*Data segment:*

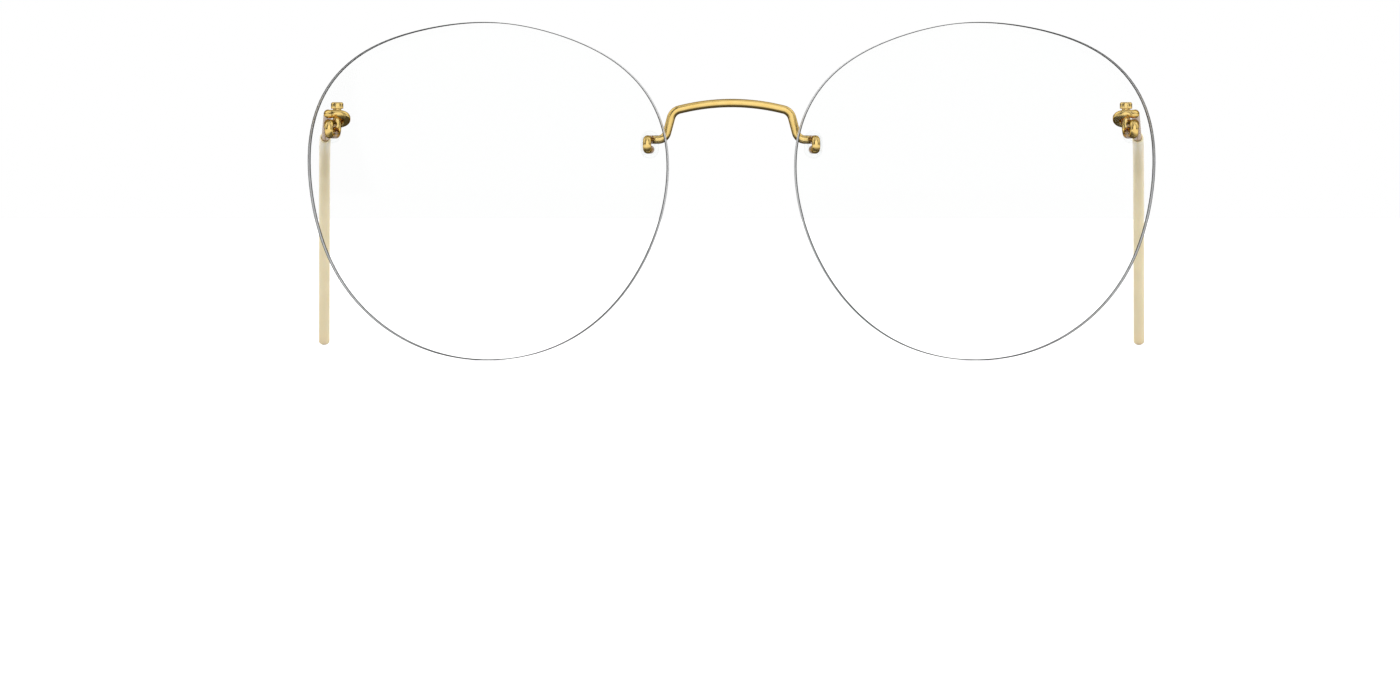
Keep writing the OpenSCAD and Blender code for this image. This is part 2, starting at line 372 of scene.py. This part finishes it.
def sleeve(name, side, material):
    """The sleeve is one skin: up the bore, round the front lip, and back to the tip.
    Its wall is very slightly uneven, and stays within the CAD's."""
    path = Path(sleeve_route())
    bore_r, end_r, mean_r = WIRE_R + 0.004, SLEEVE_R - 0.003, SLEEVE_R - 0.003 - 0.004
    mouth_depth, mouth_flare, lip_round, tip_round = 0.06, 0.05, 0.12, 0.32
    past_wire = 0.02
    bore_end = path.length - TIP_COVER + past_wire
    bore = [bore_end, *reversed(path.stations(lip_round, bore_end))]
    profile = [(bore_end, 0), *[(s, bore_r) for s in bore]]
    profile += [(mouth_depth, bore_r), (0.0, bore_r + mouth_flare)]
    profile += rounded(0.0, end_r, lip_round, 1)
    wall = path.stations(lip_round, path.length - tip_round, arc_step=0.06, straight_step=0.8)
    for s in wall:
        uneven = 0.0024 * math.sin(s * 0.9) + 0.0018 * math.sin(s * 2.3 + 1)
        profile.append((s, mean_r + uneven))
    profile += [*reversed(rounded(path.length, end_r, tip_round, -1)), (path.length, 0)]
    return tube(name, path, profile, side, material, sides=32)


# ---------------------------------------------------------------- lenses and bushings
OUTLINE_POINTS, LENS_RINGS = 192, 22
HALF_TURN_STEPS = 10
BORE_POINTS = 20
CLEAR_OF_SLOT = 0.25  # no loose point of the lens face lies nearer to a slot
# The bevel slot is painted shade: the lens' front and back bevels are coloured near-black to paint
# the dark outline along the lens edge.
CLEAR_FACE, GROUND_EDGE, PAINTED_OUTLINE_BEVEL, SLOT_WALL = range(4)  # a lens' material slots


def outline_points(inset=0.0):
    found = []
    for k in range(OUTLINE_POINTS):
        a = 2 * math.pi * k / OUTLINE_POINTS
        r = lens_radius(a) - inset
        found.append((-r * math.cos(a), r * math.sin(a)))
    return found


def slot_points(at, r):
    found = []
    for top in (1, -1):
        for k in range(HALF_TURN_STEPS + 1):
            a = math.pi * k / HALF_TURN_STEPS
            found.append((at[0] + top * r * math.cos(a),
                          at[1] + top * (LEG_GAP / 2 + r * math.sin(a))))
    return found


def in_slot(x, z, at, r):
    dz = max(abs(z - at[1]) - LEG_GAP / 2, 0)
    return math.hypot(x - at[0], dz) < r


def circle_points(at, r):
    turns = (2 * math.pi * k / BORE_POINTS for k in range(BORE_POINTS))
    return [(at[0] + r * math.cos(a), at[1] + r * math.sin(a)) for a in turns]


def fill(loops, loose, is_hole):
    """Triangles between an outer loop and the loops of its holes, as points and faces"""
    points, edges = [], []
    for loop in loops:
        start, n = len(points), len(loop)
        points += loop
        edges += [(start + k, start + (k + 1) % n) for k in range(n)]
    points += loose
    verts, _, faces, *_ = delaunay_2d_cdt([Vector(p) for p in points], edges, [], 1, 1e-6)
    assert len(verts) == len(points)
    middles = [(sum(verts[i].x for i in f) / 3, sum(verts[i].y for i in f) / 3) for f in faces]
    return points, [list(f) for f, m in zip(faces, middles) if not is_hole(*m)]


class Shell:
    """Collects the mesh of a piece that lies on a lens, from loops at given depths"""

    def __init__(self, side):
        self.side, self.verts, self.faces, self.slots = side, [], [], []

    def lift(self, points, sphere_r, shift=0.0):
        """Adds flat points, laid on a lens surface and shifted back, and gives the first's number"""
        first = len(self.verts)
        for x, z in points:
            p = from_lens(x, sag(x, z, sphere_r) + shift, z)
            self.verts.append((p[0] * self.side * MM, p[1] * MM, p[2] * MM))
        return first

    def cap(self, first, tris, slot=0):
        self.faces += [[first + i for i in t] for t in tris]
        self.slots += [slot] * len(tris)

    def strip(self, a, b, n, slot=0):
        self.faces += [(a + k, a + (k + 1) % n, b + (k + 1) % n, b + k) for k in range(n)]
        self.slots += [slot] * n

    def finish(self, name, materials):
        obj = new_object(name, self.verts, self.faces, materials, self.slots)
        bm = bmesh.new()
        bm.from_mesh(obj.data)
        bmesh.ops.recalc_face_normals(bm, faces=bm.faces)
        bm.to_mesh(obj.data)
        bm.free()
        sharpen(obj, degrees=30)
        return obj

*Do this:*
Using the data above, output each line exactly.

*Answer to the task:*
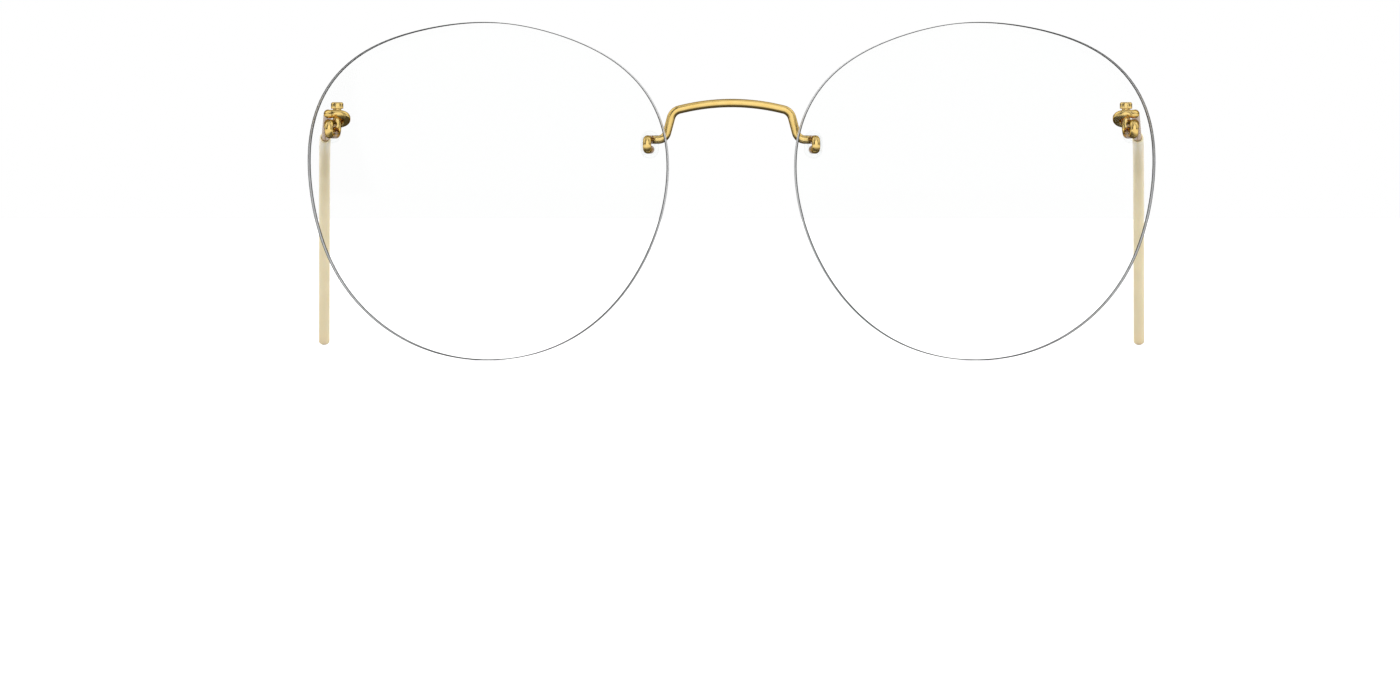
Keep writing the OpenSCAD and Blender code for this image. This is part 2, starting at line 372 of scene.py. This part finishes it.
def sleeve(name, side, material):
    """The sleeve is one skin: up the bore, round the front lip, and back to the tip.
    Its wall is very slightly uneven, and stays within the CAD's."""
    path = Path(sleeve_route())
    bore_r, end_r, mean_r = WIRE_R + 0.004, SLEEVE_R - 0.003, SLEEVE_R - 0.003 - 0.004
    mouth_depth, mouth_flare, lip_round, tip_round = 0.06, 0.05, 0.12, 0.32
    past_wire = 0.02
    bore_end = path.length - TIP_COVER + past_wire
    bore = [bore_end, *reversed(path.stations(lip_round, bore_end))]
    profile = [(bore_end, 0), *[(s, bore_r) for s in bore]]
    profile += [(mouth_depth, bore_r), (0.0, bore_r + mouth_flare)]
    profile += rounded(0.0, end_r, lip_round, 1)
    wall = path.stations(lip_round, path.length - tip_round, arc_step=0.06, straight_step=0.8)
    for s in wall:
        uneven = 0.0024 * math.sin(s * 0.9) + 0.0018 * math.sin(s * 2.3 + 1)
        profile.append((s, mean_r + uneven))
    profile += [*reversed(rounded(path.length, end_r, tip_round, -1)), (path.length, 0)]
    return tube(name, path, profile, side, material, sides=32)


# ---------------------------------------------------------------- lenses and bushings
OUTLINE_POINTS, LENS_RINGS = 192, 22
HALF_TURN_STEPS = 10
BORE_POINTS = 20
CLEAR_OF_SLOT = 0.25  # no loose point of the lens face lies nearer to a slot
# The bevel slot is painted shade: the lens' front and back bevels are coloured near-black to paint
# the dark outline along the lens edge.
CLEAR_FACE, GROUND_EDGE, PAINTED_OUTLINE_BEVEL, SLOT_WALL = range(4)  # a lens' material slots


def outline_points(inset=0.0):
    found = []
    for k in range(OUTLINE_POINTS):
        a = 2 * math.pi * k / OUTLINE_POINTS
        r = lens_radius(a) - inset
        found.append((-r * math.cos(a), r * math.sin(a)))
    return found


def slot_points(at, r):
    found = []
    for top in (1, -1):
        for k in range(HALF_TURN_STEPS + 1):
            a = math.pi * k / HALF_TURN_STEPS
            found.append((at[0] + top * r * math.cos(a),
                          at[1] + top * (LEG_GAP / 2 + r * math.sin(a))))
    return found


def in_slot(x, z, at, r):
    dz = max(abs(z - at[1]) - LEG_GAP / 2, 0)
    return math.hypot(x - at[0], dz) < r


def circle_points(at, r):
    turns = (2 * math.pi * k / BORE_POINTS for k in range(BORE_POINTS))
    return [(at[0] + r * math.cos(a), at[1] + r * math.sin(a)) for a in turns]


def fill(loops, loose, is_hole):
    """Triangles between an outer loop and the loops of its holes, as points and faces"""
    points, edges = [], []
    for loop in loops:
        start, n = len(points), len(loop)
        points += loop
        edges += [(start + k, start + (k + 1) % n) for k in range(n)]
    points += loose
    verts, _, faces, *_ = delaunay_2d_cdt([Vector(p) for p in points], edges, [], 1, 1e-6)
    assert len(verts) == len(points)
    middles = [(sum(verts[i].x for i in f) / 3, sum(verts[i].y for i in f) / 3) for f in faces]
    return points, [list(f) for f, m in zip(faces, middles) if not is_hole(*m)]


class Shell:
    """Collects the mesh of a piece that lies on a lens, from loops at given depths"""

    def __init__(self, side):
        self.side, self.verts, self.faces, self.slots = side, [], [], []

    def lift(self, points, sphere_r, shift=0.0):
        """Adds flat points, laid on a lens surface and shifted back, and gives the first's number"""
        first = len(self.verts)
        for x, z in points:
            p = from_lens(x, sag(x, z, sphere_r) + shift, z)
            self.verts.append((p[0] * self.side * MM, p[1] * MM, p[2] * MM))
        return first

    def cap(self, first, tris, slot=0):
        self.faces += [[first + i for i in t] for t in tris]
        self.slots += [slot] * len(tris)

    def strip(self, a, b, n, slot=0):
        self.faces += [(a + k, a + (k + 1) % n, b + (k + 1) % n, b + k) for k in range(n)]
        self.slots += [slot] * n

    def finish(self, name, materials):
        obj = new_object(name, self.verts, self.faces, materials, self.slots)
        bm = bmesh.new()
        bm.from_mesh(obj.data)
        bmesh.ops.recalc_face_normals(bm, faces=bm.faces)
        bm.to_mesh(obj.data)
        bm.free()
        sharpen(obj, degrees=30)
        return obj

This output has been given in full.